(Dataset rows)
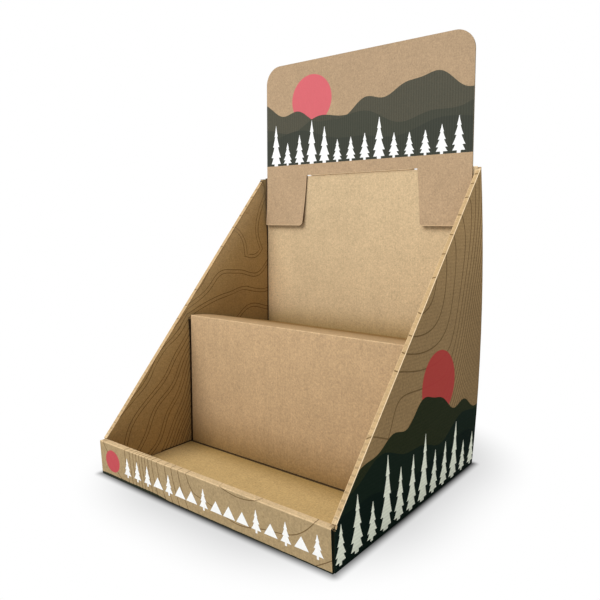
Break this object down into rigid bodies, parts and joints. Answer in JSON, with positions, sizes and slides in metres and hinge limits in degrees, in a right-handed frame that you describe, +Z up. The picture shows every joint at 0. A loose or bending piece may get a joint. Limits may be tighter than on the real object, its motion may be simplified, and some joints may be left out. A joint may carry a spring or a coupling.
{
  "type": "cardboard display stand",
  "caption": "Folded cardboard counter display: open tray with sloping double side walls and a low front lip, a step insert that makes tiers, and a header card hooked over the back",
  "frame": {"origin": "the middle of the base's underside, between the outer faces of the side walls at their foot and between the foot of the front lip and the back", "axes": "+Z up, -Y towards the customer at the front lip, +X to the customer's right"},
  "size_m": [0.337, 0.2859, 0.499],
  "materials": {
    "tray_board": "matte",
    "insert_board": "matte",
    "header_board": "matte"
  },
  "bodies": {
    "root": {"tray_body": "tray_board", "step_insert": "insert_board", "header_card": "header_board"}
  },
  "joints": []
}
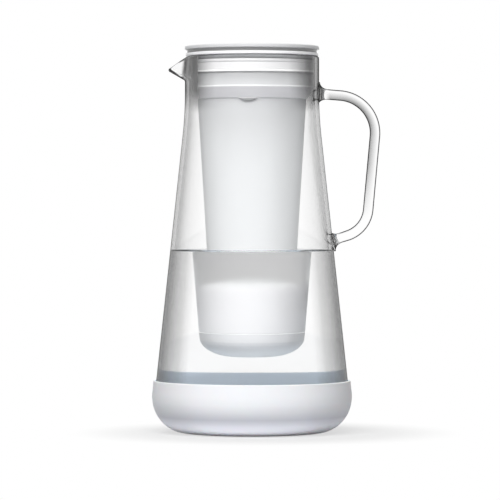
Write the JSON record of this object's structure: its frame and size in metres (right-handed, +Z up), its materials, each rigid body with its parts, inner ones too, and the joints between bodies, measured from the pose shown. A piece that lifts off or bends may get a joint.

Given instruction. Repeat every line of the records above exactly.

Full solution.
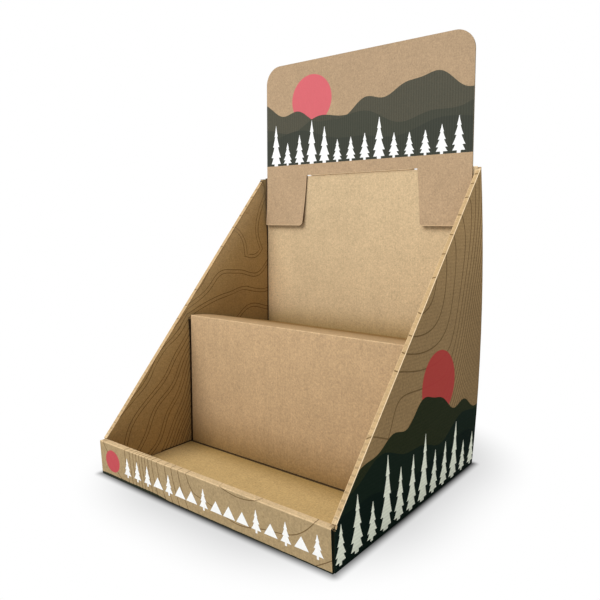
Break this object down into rigid bodies, parts and joints. Answer in JSON, with positions, sizes and slides in metres and hinge limits in degrees, in a right-handed frame that you describe, +Z up. The picture shows every joint at 0. A loose or bending piece may get a joint. Limits may be tighter than on the real object, its motion may be simplified, and some joints may be left out. A joint may carry a spring or a coupling.
{
  "type": "cardboard display stand",
  "caption": "Folded cardboard counter display: open tray with sloping double side walls and a low front lip, a step insert that makes tiers, and a header card hooked over the back",
  "frame": {"origin": "the middle of the base's underside, between the outer faces of the side walls at their foot and between the foot of the front lip and the back", "axes": "+Z up, -Y towards the customer at the front lip, +X to the customer's right"},
  "size_m": [0.337, 0.2859, 0.499],
  "materials": {
    "tray_board": "matte",
    "insert_board": "matte",
    "header_board": "matte"
  },
  "bodies": {
    "root": {"tray_body": "tray_board", "step_insert": "insert_board", "header_card": "header_board"}
  },
  "joints": []
}
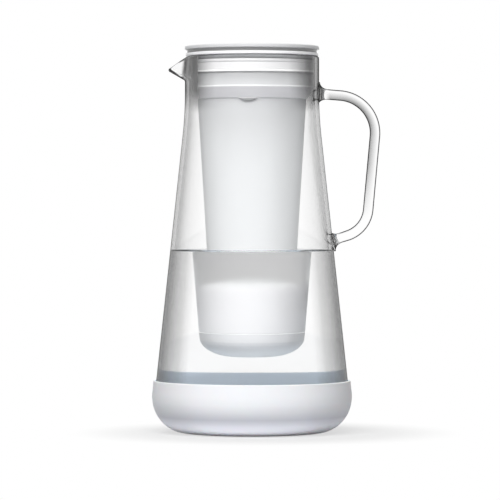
Write the JSON record of this object's structure: its frame and size in metres (right-handed, +Z up), its materials, each rigid body with its parts, inner ones too, and the joints between bodies, measured from the pose shown. A piece that lifts off or bends may get a joint.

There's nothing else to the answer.